Its a way to blame others for things failing. Its always easier to say the whole of X.org/Mesa is against me rather than saying maybe I was wrong and accepting it and learning from it.
What i have stated is that i noticed a group mechanism working against me. My insights get trashed because it doesn't suit people yet, for whatever personal or political reason, later my ideas get re-invented, without reparation or attribution, and people will only remember me being the whiny git who got trashed by, what in peoples minds becomes, everyone else. Next time round, trashing is easier because of people remembering just that.
Add to that that i work against people's games, and i often provide insights which are wholly unsuited to many personal and political directions, and prove what people blanket-bomb as "impossible" possible, and then the amount of trashing becomes rather sizable.
I never claimed anything beyond this. You do so though, but then you trashed and re-invented quite a few things already.

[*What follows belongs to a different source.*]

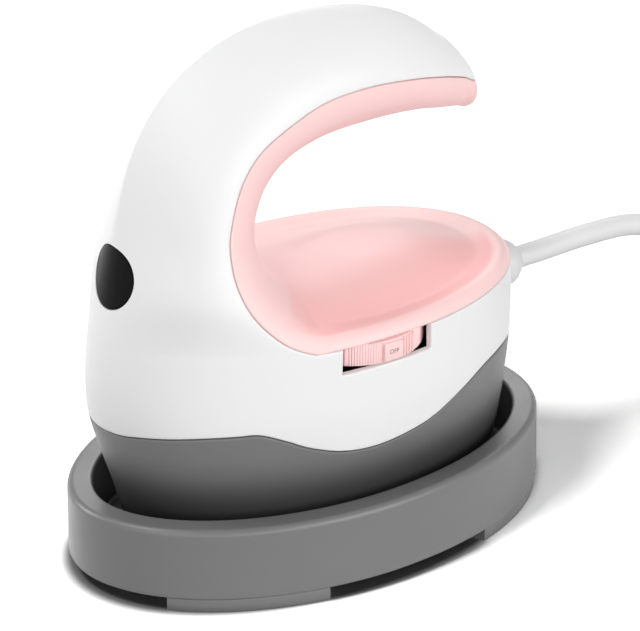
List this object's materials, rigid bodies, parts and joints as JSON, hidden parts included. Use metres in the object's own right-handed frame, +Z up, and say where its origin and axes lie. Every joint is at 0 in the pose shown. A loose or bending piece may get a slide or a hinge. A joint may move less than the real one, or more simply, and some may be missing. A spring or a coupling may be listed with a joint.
{
  "type": "mini craft iron",
  "caption": "Small craft iron with a curved handle, resting in its heat-safe stand, with a side selector wheel, a nose indicator and a coiled cord with plug.",
  "frame": {"origin": "on the table, under the middle of the stand, without the cord and plug", "axes": "+Z up, +X from the nose to the tail where the cord leaves, +Y across the width, the selector wheel on the -Y side"},
  "size_m": [0.3414, 0.0988, 0.1444],
  "materials": {
    "white_shell": "smooth, low gloss",
    "pink_grip": "satin",
    "grey_skirt": "satin, heat resistant",
    "grey_stand": "fine texture",
    "grey_rubber": "matte",
    "black_lens": "polished, smoked",
    "lamp_resin": "clear red",
    "cast_aluminium": "machined face",
    "sheet_steel": "plain",
    "heater_ceramic": "fired, matte",
    "mica": "mica sheet, matte",
    "board_laminate": "green circuit board",
    "board_pillars": "moulded",
    "relay_case": "moulded",
    "dark_sleeve": "sleeve",
    "fuse_glass": "clear tube with metal caps",
    "terminal_green": "moulded",
    "red_sleeve": "sleeve",
    "switch_case": "moulded",
    "white_cord": "soft sleeve, low gloss",
    "plated_brass": "plated"
  },
  "bodies": {
    "stand": {"stand_tray": "grey_stand", "stand_foot_1": "grey_rubber", "stand_foot_2": "grey_rubber", "stand_foot_3": "grey_rubber", "stand_foot_4": "grey_rubber", "rest_pad_1": "grey_rubber", "rest_pad_2": "grey_rubber", "rest_pad_3": "grey_rubber", "rest_pad_4": "grey_rubber", "cord_lead": "white_cord", "cord_coil": "white_cord", "cord_tail": "white_cord", "plug_body": "white_cord", "plug_blade_1": "plated_brass", "plug_blade_2": "plated_brass"},
    "iron": {"outer_shell": "white_shell", "grip_insert": "pink_grip", "heat_skirt": "grey_skirt", "indicator_lens": "black_lens", "lamp": "lamp_resin", "lamp_board": "board_laminate", "lamp_wire": "red_sleeve", "selector_switch": "switch_case", "selector_axle": "sheet_steel", "detent_spring": "sheet_steel", "heating_plate": "cast_aluminium", "heating_element": "heater_ceramic", "mica_sheet": "mica", "heat_shield": "sheet_steel", "plate_screw_1": "sheet_steel", "plate_screw_2": "sheet_steel", "plate_screw_3": "sheet_steel", "plate_screw_4": "sheet_steel", "thermostat": "sheet_steel", "thermal_fuse": "heater_ceramic", "heater_wire_1": "red_sleeve", "heater_wire_2": "red_sleeve", "main_board": "board_laminate", "board_pillar_1": "board_pillars", "board_pillar_2": "board_pillars", "board_pillar_3": "board_pillars", "board_pillar_4": "board_pillars", "relay": "relay_case", "capacitor": "dark_sleeve", "glass_fuse": "fuse_glass", "tilt_sensor": "sheet_steel", "terminal_block": "terminal_green", "live_wire": "red_sleeve", "neutral_wire": "dark_sleeve", "strain_relief": "white_cord"},
    "selector": {"selector_wheel": "pink_grip"}
  },
  "joints": [
    {"name": "iron_lift", "type": "slide", "parent": "stand", "child": "iron", "axis": [0, 0, 1], "range_m": [0, 0.05]},
    {"name": "selector_turn", "type": "hinge", "parent": "iron", "child": "selector", "pos_m": [0.0012, -0.0183, 0.0638], "axis": [0, 0, 1], "range_deg": [0, 180]}
  ]
}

Like here's the thing the response to your DRI SDK was quite broad, Ian, Nicolai and Keithw all responded to you, are they all part of the "usual suspects" or are they newer members that just joined up by disagreeing with you? Can you enumerate who exactly are "usual" and who are "unusual" suspects instead of muttering in the corner.
Dave.
This is the primary reason for people being against this. It might add work, and it definitely changes peoples mode of working, but the same people fail to accept that this mode of working has advantages which will more than make up for the slight bit of extra labour.
People still refuse to see that this is what the desktop needs.
And this includes you, and your loud claims that redhat manages just fine without it.
Intel Portland is a special case. They have been fighting off their own management, their Shanghai team, and quite a lot of their customers on backwards compatibility and maintainability over the past few years (this is of course also a generalization, the individual members of the team are of course differing). Suddenly what they always claimed as "impossible" is possible, and when so much political capital has been riding on that, it does pose a bit of a problem.